An interesting experience I had with oil on the lower tube sheet: Sue Davis of the Stanley museum put up their 1916 Stanley touring up for the winter. The 1916 Stanley was a condensing car with a good tight boiler. Sue drained the boiler of water, then topped the boiler off with kerosene. The following summer, after draining off the kerosene and refilling the boiler with water, I fired it up the Stanley her. The Stanley fired up normally and everything went along fine until the burner cycled off. That is when the lower tube sheet let lose with a rain storm of leaking fire tubes. It would hold steam pressure only up to about 250 pounds and leak everything above that. With leaking fire tubes, Sue drove the car about a mile, down to her home and put it into storage for a couple of months. Later when she refired it, She said that the boiler worked perfectly and it never leaked at all. Go figure?? My guess is that kerosene and oil got between the fire tubes and the lower tube sheet and with the oil being present water was able to pass. After a couple of months of sitting with just water in the boiler, the oil degraded to the point that the fire tubes were no longer leaking. She said that the boiler operated like new again with no water leaks. The moral to this is: oil between the fire tubes and tube sheet cannot be a good thing. Any theories of what went on here would be appreciated?

Re: retubing a Stanley
Posted by: Mike L Clark (---.range86-154.btcentralplus.com)
Date: February 14, 2014 05:59AM

It is always said that Stanley's switched to the welded tube boilere because they found the returning oil from the condenser caused tube leakage from the swaged copper tubes. However how do we square this with the recommended method of cleaning boilers by adding Kerosene to a hot but empty boiler and then blowing it down. Perhaps that was only for condensing cars with steel welded tubes.
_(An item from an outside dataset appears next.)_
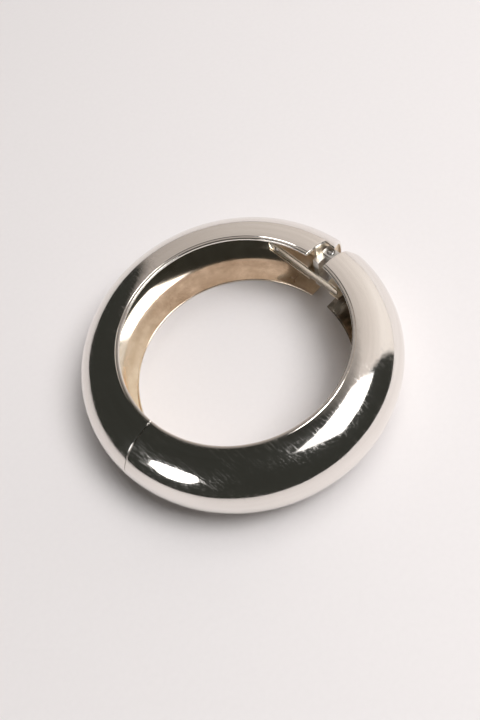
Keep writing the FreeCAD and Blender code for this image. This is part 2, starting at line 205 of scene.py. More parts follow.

Years ago a friend used kerosene as a coolant in his 1933 Phantom 11 Rolls Royce to discourage the corrosion to which the aluminium head is prone. it worked perfectly although all gaskets in the water connections had to be good. It smelt a bit (!) but ran cool enough. Ran like that for several years and the kerosene made the brass tubes in the radiator come up bright and clean, shifting all deposited minerals and crud.

Mike

Re: retubing a Stanley
Posted by: (---.range109-155.btcentralplus.com)
Date: February 14, 2014 05:31PM

Perhaps the difference between the Stanley recommendations and Sue Davis' experience is that a quick flush with hot kerosene is ok to clean the boiler, whereas leaving it full of oily kerosene over the winter gives the mixture time to seep into the tube end joint, causing leaks.